Con la honrosa excepción de Una historia sencilla (1999), sobre un anciano arriba de un tractorcito —una suerte de remanso, la película zen de un director que hizo de la meditación una filosofía de vida— la última etapa derivaría hacia lo experimental. Algo así como un Buñuel ciberpunk.
La primera escala en ese territorio fue Carretera perdida (1997), una película brillantemente molesta, un noir alquitranado, que transcurría en espacios temporales y espaciales guiados por un arlequín siniestro: un Robert Blake con la cara toda blanca.
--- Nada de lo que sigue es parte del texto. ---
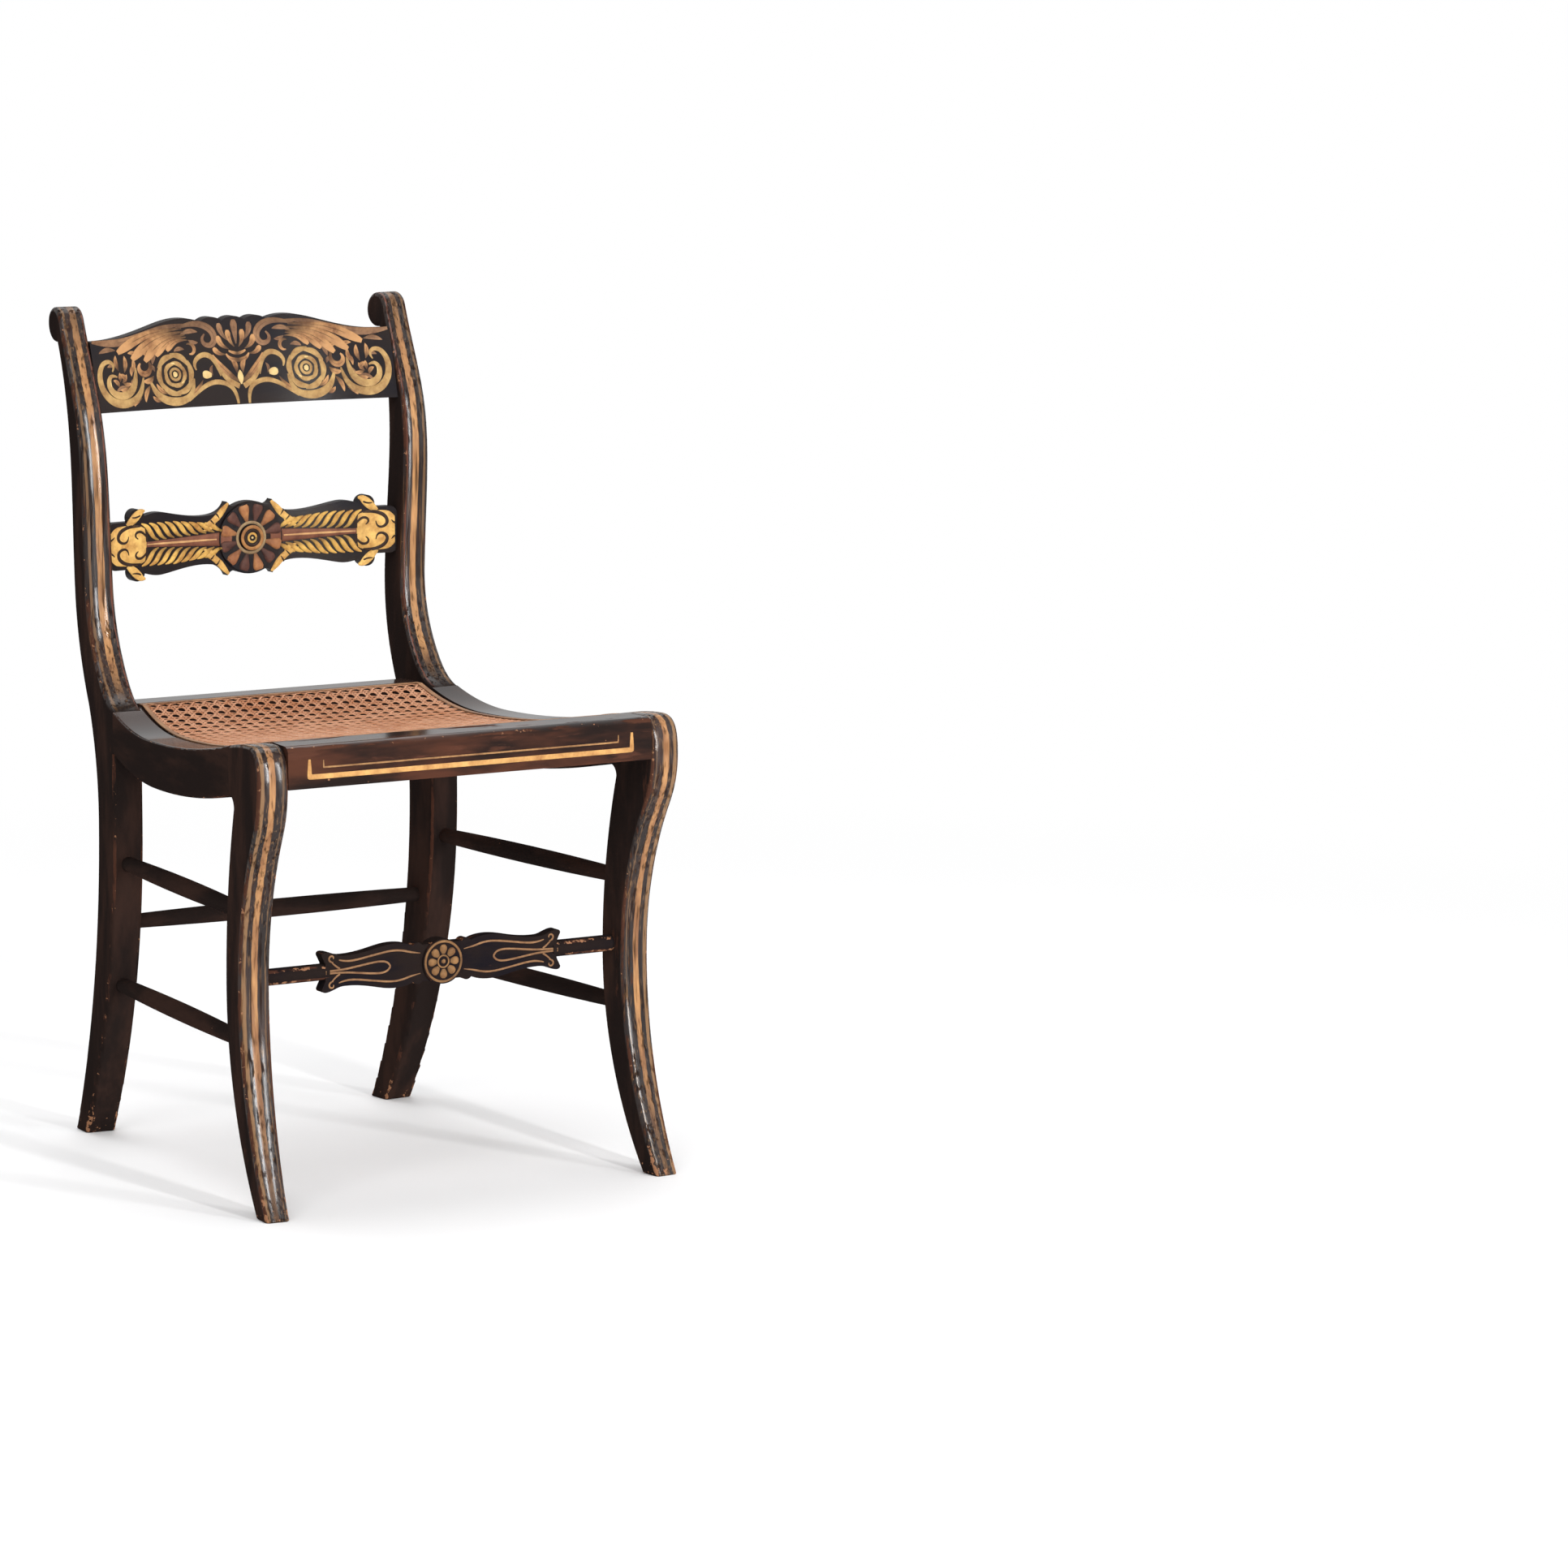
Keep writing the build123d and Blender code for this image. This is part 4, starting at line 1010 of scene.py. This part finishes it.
def carveSplat():
    petals = petalRing(splat["petals"], splat["petalReach"], splat["petalWidth"], "wedge", 0.5)
    rib = [(u, 0, ribHalf(u)) for u in (22, 34, 50, 70, 92, 112, 119)]
    line = [(38, 0, 0.7), (60, 0, 1.3), (110, 0, 1.1), (118, 0, 0.5)]
    halves = ((119, 17.5), (125, 22.4), (134, 23.2), (148, 23.2), (156.5, 21.5), (160.5, 15.5))
    field = [(u, 0, half) for u, half in halves]
    carve("splatDarkPetals", 0.22, petals[0::2], "petalDark")
    carve("splatPetals", 0.30, petals[1::2], "petalBrown")
    ribs = carve("splatRib", 0.06, bothSides(rib), "ribBrown")
    carve("splatRibLine", 0.5, bothSides(line), "ribLight", [ribs])
    fields = carve("splatCapField", 0.03, bothSides(field), "capGold")
    carve("splatLeaflets", 0.34, repeated(splatLeaflets(), fourWays), "leafletGold")
    caps = carve("splatCaps", 0.26, repeated(splatTips, fourWays), "capGold")
    carve("splatCapLines", 0.12, repeated(splatCuts, fourWays), "darkLine", [caps, fields])


def turnRosette():
    # rings and a bead turned on the boss
    for name, (radius, width, finish) in splat["rings"].items():
        carve(name, 0.4, [], finish, rings=[ring(radius, width)])
    carve("rosetteBead", 0.5, [leaf((-1.2, 0), (1.2, 0), 2.6, 0, "petal")], "creamDot")


carveSplat()
turnRosette()
print("carved the splat")


# front stretcher: rosette and looped lines

stretcher = {
    "height": 224.0, "line": 2.1, "loopCurl": 2.0,
    "petals": 8, "petalReach": (7.5, 16.6), "petalWidth": 8.6, "rings": ((19.4, 2.6), (5.8, 1.8)),
}
goldStroke("rosetteGold", (0.29, 0.155, 0.062), (0.11, 0.05, 0.024), "black", 0.5, 0.3, 0.5)
goldStroke("stretcherLine", (0.33, 0.18, 0.085), (0.13, 0.06, 0.03), "black", 0.35, 0.1, 0.5)


def gildStretcher():
    height, half = stretcher["height"], stretcher["line"] / 2
    loop = even(((128, 1), (110, 1.2), (94, 3.0), (78, 5.2), (66, 6.0), (58.5, 3.6), (57, 0)), half)
    border = even(((34, 11.5), (44, 14.5), (56, 15.4), (76, 12.5), (96, 9.2), (107, 9.4)), half)
    border = [(24, 10, 0.4), *border, (113, 11.2, 0.6)]
    fork = [(112, 2.5, half), (118, 6, half), (122.5, 11.5, 0.4)]
    lobe = curl((120.5, 13.2), (4.0, 1.6), (250, 560), stretcher["loopCurl"], 0.5)
    lines = [raised(points, height) for points in repeated((loop, border, fork, lobe), fourWays)]
    petals = petalRing(stretcher["petals"], stretcher["petalReach"], stretcher["petalWidth"], "petal")
    button = leaf((-2.2, 0), (2.2, 0), 4.8, 0, "petal")
    rosette = [raised(points, height) for points in [*petals, button]]
    rings = [raised(ring(*each), height) for each in stretcher["rings"]]
    board, slot = [nodes["front_stretcher"]], "gilded_stretcher"
    layStrokes("stretcherLines", 0.25, lines, board, "stretcherLine")
    layStrokes("stretcherRosette", 0.35, rosette, board, "rosetteGold", rings=rings)


gildStretcher()
print("gilded the front stretcher")


# front rail: panel of painted lines

railLines = {
    "halfLength": 176.0, "bandWidth": 5.6, "bandHeight": 11.0, "corner": 0.6, "taperFrom": 9.0, "top": 17.0,
    # the fine line lies inside the band, farther in and higher
    "inward": 15.0, "upward": 8.5, "fineHalf": 0.9, "fineTip": 0.5, "fineCorner": 0.5, "upright": 7.0,
}
goldStroke("bandGold", (0.62, 0.35, 0.12), (0.30, 0.13, 0.045), "underRed", 0.12, 0.0, 0.6)
goldStroke("oldGoldLine", (0.40, 0.22, 0.09), (0.17, 0.08, 0.035), "black", 0.35, 0.1, 0.5)


def panelLine(end, reach, height, half, steps):
    # an upright end, a level run and the same end turned round
    run = [(-reach + 2 * reach * step / steps, height, half) for step in range(1, steps)]
    return end + run + [(-u, v, width) for u, v, width in reversed(end)]


def linePanel():
    board, slot = [nodes["front_rail"]], "painted_frame"
    reach, half, corner = railLines["halfLength"], railLines["bandWidth"] / 2, railLines["corner"]
    low = chair["frontRailTop"] - chair["frontRailHeight"] + railLines["bandHeight"]
    end = [(-reach, low + railLines["top"], half * 0.5), (-reach, low + railLines["taperFrom"], half * 0.8)]
    end += [(-reach, low + corner, half), (-reach + corner, low, half)]
    band = panelLine(end, reach, low, half, 12)
    reach, low, corner = reach - railLines["inward"], low + railLines["upward"], railLines["fineCorner"]
    half = railLines["fineHalf"]
    end = [(-reach, low + railLines["upright"], railLines["fineTip"]), (-reach, low + corner, half)]
    fine = panelLine(end + [(-reach + corner, low, half)], reach, low, half, 10)
    layStrokes("railBand", 0.04, [band], board, "bandGold")
    layStrokes("railFineLine", 0.08, [fine], board, "oldGoldLine")


linePanel()
print("lined the front rail")


# floor, light and camera

studio = {
    "floorSize": 160.0, "floorColour": (0.93, 0.93, 0.935), "floorFades": (0.9, 2.4), "worldStrength": 0.5,
    "lookedAt": (0, 0, 0.45),
    # place, size and power of each lamp
    "lamps": {
        "key": ((-2.6, -2.4, 3.4), (2.2, 2.2), 48.0),
        "fill": ((3.4, -3.0, 2.0), (3.0, 3.0), 18.0),
        "top": ((0.2, 1.2, 3.6), (3.2, 3.2), 70.0),
        "leftStrip": ((0.23, -3.4, 1.3), (0.12, 2.2), 60.0),
        "rightStrip": ((1.45, -3.4, 1.3), (0.12, 2.2), 50.0),
    },
    "camera": (-3.1838, -6.1129, 1.4189), "forward": (0.5044, 0.8503, -0.1498),
    "lens": 160.92, "sensor": 36.0, "shift": (0.0351, -0.0027), "farthest": 400.0,
}


def makeFloor():
    deselectAll()
    bpy.ops.mesh.primitive_plane_add(size=studio["floorSize"], location=(0, 0, 0))
    floor = bpy.context.object
    floor.name = "floor"
    material = bpy.data.materials.new("paleFloor")
    material.use_nodes = True
    tree = material.node_tree
    shader = tree.nodes["Principled BSDF"]
    shader.inputs["Roughness"].default_value = 0.9
    shader.inputs["Specular IOR Level"].default_value = 0.0
    shader.inputs["Base Color"].default_value = (*studio["floorColour"], 1)
    # far from the chair the camera sees the floor plain white
    away = tree.nodes.new("ShaderNodeVectorMath")
    away.operation = "LENGTH"
    feed(tree, away.inputs[0], tree.nodes.new("ShaderNodeTexCoord").outputs["Object"])
    seen = tree.nodes.new("ShaderNodeLightPath").outputs["Is Camera Ray"]
    mix = tree.nodes.new("ShaderNodeMixShader")
    feed(tree, mix.inputs[0], times(tree, ramp(tree, away.outputs["Value"], *studio["floorFades"]), seen))
    feed(tree, mix.inputs[1], shader.outputs[0])
    feed(tree, mix.inputs[2], tree.nodes.new("ShaderNodeEmission").outputs[0])
    feed(tree, tree.nodes["Material Output"].inputs["Surface"], mix.outputs[0])
    floor.data.materials.append(material)


def makeWorld():
    world = bpy.data.worlds.new("studio")
    bpy.context.scene.world = world
    world.use_nodes = True
    tree = world.node_tree
    plain = tree.nodes["Background"]
    bright = tree.nodes.new("ShaderNodeBackground")
    for background in (plain, bright):
        background.inputs["Color"].default_value = (1, 1, 1, 1)
    plain.inputs["Strength"].default_value = studio["worldStrength"]
    paths = tree.nodes.new("ShaderNodeLightPath").outputs
    mix = tree.nodes.new("ShaderNodeMixShader")
    feed(tree, mix.inputs[0], calc(tree, "MAXIMUM", paths["Is Camera Ray"], paths["Is Glossy Ray"]))
    feed(tree, mix.inputs[1], plain.outputs[0])
    feed(tree, mix.inputs[2], bright.outputs[0])
    feed(tree, tree.nodes["World Output"].inputs["Surface"], mix.outputs[0])


def addLamp(name, place, size, power):
    light = bpy.data.lights.new(name, "AREA")
    light.shape = "RECTANGLE"
    light.size, light.size_y = size
    light.energy = power
    lamp = bpy.data.objects.new(name, light)
    bpy.context.collection.objects.link(lamp)
    lamp.location = place
    lamp.rotation_euler = (Vector(studio["lookedAt"]) - Vector(place)).to_track_quat("-Z", "Y").to_euler()


def addCamera():
    lens = bpy.data.cameras.new("camera")
    lens.lens = studio["lens"]
    lens.sensor_width = studio["sensor"]
    lens.shift_x, lens.shift_y = studio["shift"]
    lens.clip_end = studio["farthest"]
    camera = bpy.data.objects.new("camera", lens)
    bpy.context.collection.objects.link(camera)
    camera.location = studio["camera"]
    camera.rotation_euler = Vector(studio["forward"]).to_track_quat("-Z", "Y").to_euler()
    bpy.context.scene.camera = camera


makeFloor()
makeWorld()
for name, lamp in studio["lamps"].items():
    addLamp(name, *lamp)
addCamera()
bpy.context.scene.view_settings.view_transform = "Standard"
print("set the studio")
Lynch, que también era músico, pasaba explícitamente de las melodías vintages al free jazz.
Ordenaría un poco esas ideas narrativas en El camino de los sueños, (considerada su película más importante, y quizás lo sea), en la que mostraba un Hollywood gobernado por una burocracia siniestra. Las víctimas de ese monstruo eran Naomi Watts, aspirante a estrella aunque lejos de conseguirlo que se cruza con Laura Harring como una femme fatale amnésica. Es una pesadilla fantasmagórica en el que se ponen en cuestión certezas del mundo y el cine y que, como casi todo el cine de Lynch exige un compromiso de parte del espectador.
Seguiría profundizando algunos de esos conceptos en Inland Empire (2006), que es decididamente experimental y tiene a Laura Dern como una actriz confundida.Fue filmada en video de baja resolución por el propio Lynch con una cámara doméstica.
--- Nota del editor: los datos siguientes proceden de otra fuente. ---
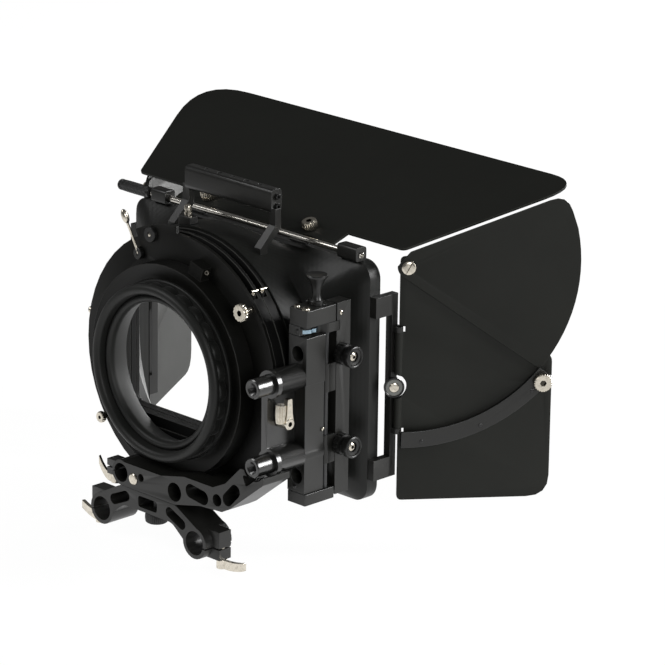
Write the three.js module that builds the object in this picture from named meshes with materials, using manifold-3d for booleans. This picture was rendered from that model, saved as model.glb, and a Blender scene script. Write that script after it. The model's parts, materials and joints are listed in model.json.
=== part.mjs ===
// Matte box for support rods: lens ring, two filter stages, flared hood, top flag and side flags.
// Millimetres, +Z up, +Y towards the subject, +X to the right seen from behind.
// The origin lies midway between the studio rods' axes, at the rear face of the lower clamp.
import * as THREE from 'three';
import { mergeVertices } from 'three/addons/utils/BufferGeometryUtils.js';
import Module from 'manifold-3d';

const wasm = await Module();
wasm.setup();

// Rod standards
const axisHeight = 120;
const studioSpacing = 104;
const studioBore = 19;
const lightDrop = 85;
const lightSpacing = 60;
const lightBore = 15;

// Fits
const gap = 0.3;
const runningFit = 0.25;
const overrun = 3;
const weldDistance = 1e-4;

// Faces on each kind of round piece
const ringSides = 48;
const boreSides = 24;
const knobSides = 20;
const pinSides = 12;
const cornerSteps = 4;

// Lower clamp on the studio rods
const clampDepth = 27;
const clampWall = 3;
const clampPlateHeight = 15;
const clampShoulder = 31;
const clampWaist = 27;
const clampElbow = 12;
const clampWindowHalf = 10.5;
const clampWindowHeight = 9;
const clampCorner = 2.5;
const armSlotRadius = 4.2;
const armSlotStartX = 24.5;
const armSlotStartDrop = 7.4;
const armSlotEndX = 38;
const armSlotEndDrop = 13.4;
const earReach = 7;
const earDepth = 12;
const earRise = 11.5;
const earDrop = 11;
const slitWidth = 1.4;

// Levers of the rod clamps
const leverHubRadius = 4.2;
const leverHubHeight = 7.5;
const leverStemRadius = 2.2;
const leverLength = 25;
const leverBladeHeight = 6.5;
const leverBladeThickness = 3;
const leverRise = 3;
const studioLeverTurnShares = { right: 0, left: -0.15 };
const rodLeverTurnShare = 0.35;
const rodLeverLength = 14.5;
const rodLeverRise = 12;

// Knob under the clamp
const clampKnobRadius = 9;
const clampKnobHeight = 8.5;
const clampKnobY = 9.5;
const clampKnobStemRadius = 2.8;
const clampKnobStemInBridge = 8;

// Bridge on the light rods and its curved arm
const bridgeDepth = 27;
const bridgeRearDepth = 17.5;
const collarClearance = 2.4;
const bridgeWall = 2.5;
const bridgeRise = 9.2;
const bridgeCorner = 2;
const armShoulderX = 40.6;
const armShoulderDrop = 70;
const armBendX = 72;
const armRiseX = 85.5;
const armRiseDrop = 63.5;
const armKneeX = 82;
const armKneeDrop = 87;
const armKneeEndX = 91;
const armKneeEndDrop = 82;
const armUnderX = 58;
const armUnderDrop = 88.5;
const armTopReach = 14;
const armTopDrop = 47.5;
const armEndReach = 10.5;
const armEndDrop = 54.5;
const armSaddleHalf = 11;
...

Es su película más rara y su décimo y último largometraje pero sus créditos como director superan el centenar de proyectos. Allí hay publicidades, videoarte y un montón de cortometrajes, incluyendo uno para Netflix en el que fuma y habla con un conejo. Además tuvo fundadas inquietudes en pintura, música, instalaciones, literatura hasta un video diario en YouTube en el que sacaba números de un bolillero. Su imagen a lo Beckett en incontables retratos lo volvieron una figura cultural reconocible.En general aparecía fumando.
Todo eso parecían desvíos, sí, para un cineasta magistral y único. Pero conforman una obra única y el mapa de un artista que fue agorero y cronista de tantas de nuestras pesadillas.